Not only is Liz a tremendous supporter, she also trusts me to give her my
honest opinion and to say what I feel. Last year, she thought Mrs. Jones gave her
a lower math grade than she deserved. I told her the truth – that Liz handed
everything in late and what did she expect? Next marking period, Liz got her
work in on time, and pulled off an A-. Thanks to me, she said. Liz is a wonderful
listener. She lets me tell her all my problems and she never diminishes the
importance of my worries. I can tell she’s really listening, too, because she looks
directly in my eyes the whole time, like she’s trying to see inside my head and
figure me out.

We don’t always agree on everything, and sometimes we even fight like
sisters. But, in the end, we always stick together.
Pre-Writing Questions for the Character Sketch

  1. Name a person who has made a difference in your life or been important to you and
     explain what the importance has been.

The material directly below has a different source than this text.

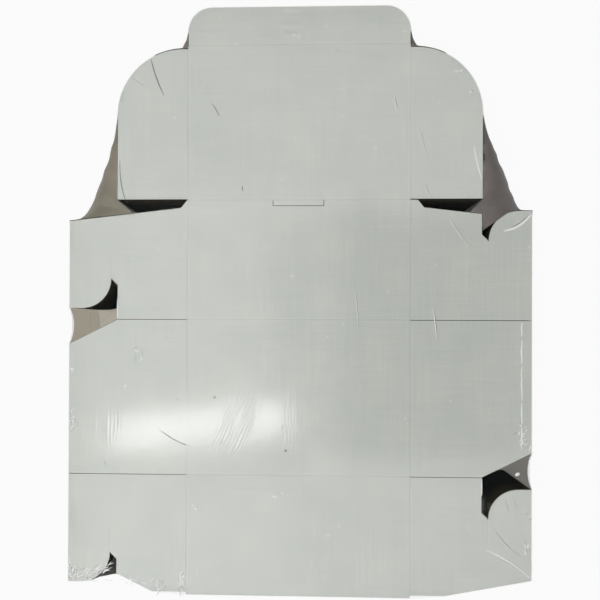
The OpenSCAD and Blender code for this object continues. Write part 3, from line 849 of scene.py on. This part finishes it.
for low, high in ((-19.9, -34.0), (-37.0, -60.0), (-62.0, -95.0), (-97.0, -118.0), (-119.0, -141.6)):
    fold(bm, lane, [(213.2, low), (213.0 + dice.uniform(-0.3, 0.3), (low + high) / 2), (213.1, high)],
         1.3, 0.5, white, 0.5)
folds = piece_from(bm, "film_folds", creased_film_painted_highlight, smooth=False)
folds.data.materials.append(painted_shade_film)

# %% [markdown]
# Shrink film is pricked with rows of vent holes before it goes round the pack, so that air can leave.
# The heat draws each prick into a small round hole with a melted rim. The rows stretched with the film.

# %% Vent holes
melted_rim, tree, output = blank_material("melted_film_rim")
speck = add(tree, "ShaderNodeTexNoise",
            {"Vector": add(tree, "ShaderNodeTexCoord").outputs["Object"]}, {"Scale": 1500.0})
# The rims are painted dark grey: painted shade at each hole's edge.
painted_rim_shade = add(tree, "ShaderNodeValToRGB", {"Fac": speck.outputs["Fac"]})
painted_rim_shade.color_ramp.elements[0].color = shade("#4E504E")
painted_rim_shade.color_ramp.elements[1].color = shade("#7A7C79")
melted = add(tree, "ShaderNodeBsdfPrincipled", {"Base Color": painted_rim_shade.outputs["Color"]},
             {"Roughness": 0.35, "IOR": 1.5})
tree.links.new(melted.outputs[0], output.inputs["Surface"])

vent_places = []
pull = ((-6, -3.3), (0, 0), (0, 0), (0, 0), (-10, -11.6))
for row in (-1, 0, 1):
    for column in range(5):
        if row < 1 or column in (1, 2):
            along = column - 1
            vent_places.append((-113 + along * 36 - row * 3.5 + pull[column][0],
                                -117.8 + along * 2.2 + row * 21.8 + pull[column][1]))
bm = bmesh.new()
for i, (x, y) in enumerate(vent_places):
    size = 0.75 + 0.35 * noise.noise(Vector((x, y, 5)) / 7)
    made = bmesh.ops.create_circle(bm, cap_ends=True, segments=18, radius=size * 1.25 * mm)
    disc = [f for f in bm.faces if all(v in made["verts"] for v in f.verts)]
    inner = bmesh.ops.inset_region(bm, faces=disc, thickness=0.45 * size * mm, depth=0.25 * mm)
    hole = bmesh.ops.inset_region(bm, faces=disc, thickness=0.3 * size * mm, depth=-0.35 * mm)
    ring = {v for f in disc + inner["faces"] + hole["faces"] for v in f.verts} | set(made["verts"])
    bmesh.ops.translate(bm, verts=list(ring), vec=on_film(x, y, 0.02))
vents = piece_from(bm, "vent_rims", melted_rim)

  2. If the person is a family member, where do you see him/her most often? If the
     person is not a family member, where did you meet him/her?

  3. What do other people think of this person? What might other people say about

  4. Picture this person. Describe him/her in as much detail as you can. Include facial
     features, physical appearance, clothing, manner of speech.

  5. What is his or her most unusual characteristic? What would someone who meets
     him or her for the first time be most likely to notice--or least likely to notice?

  6. How does his/her appearance reflect his/her personality?

  7. When you picture this person, what do you think of him/her doing?

  8. How is this person’s view of life different from that of most other people?

  9. Describe something special or memorable that happened between you. This should
     be an incident that shows how this person has made a difference in your life.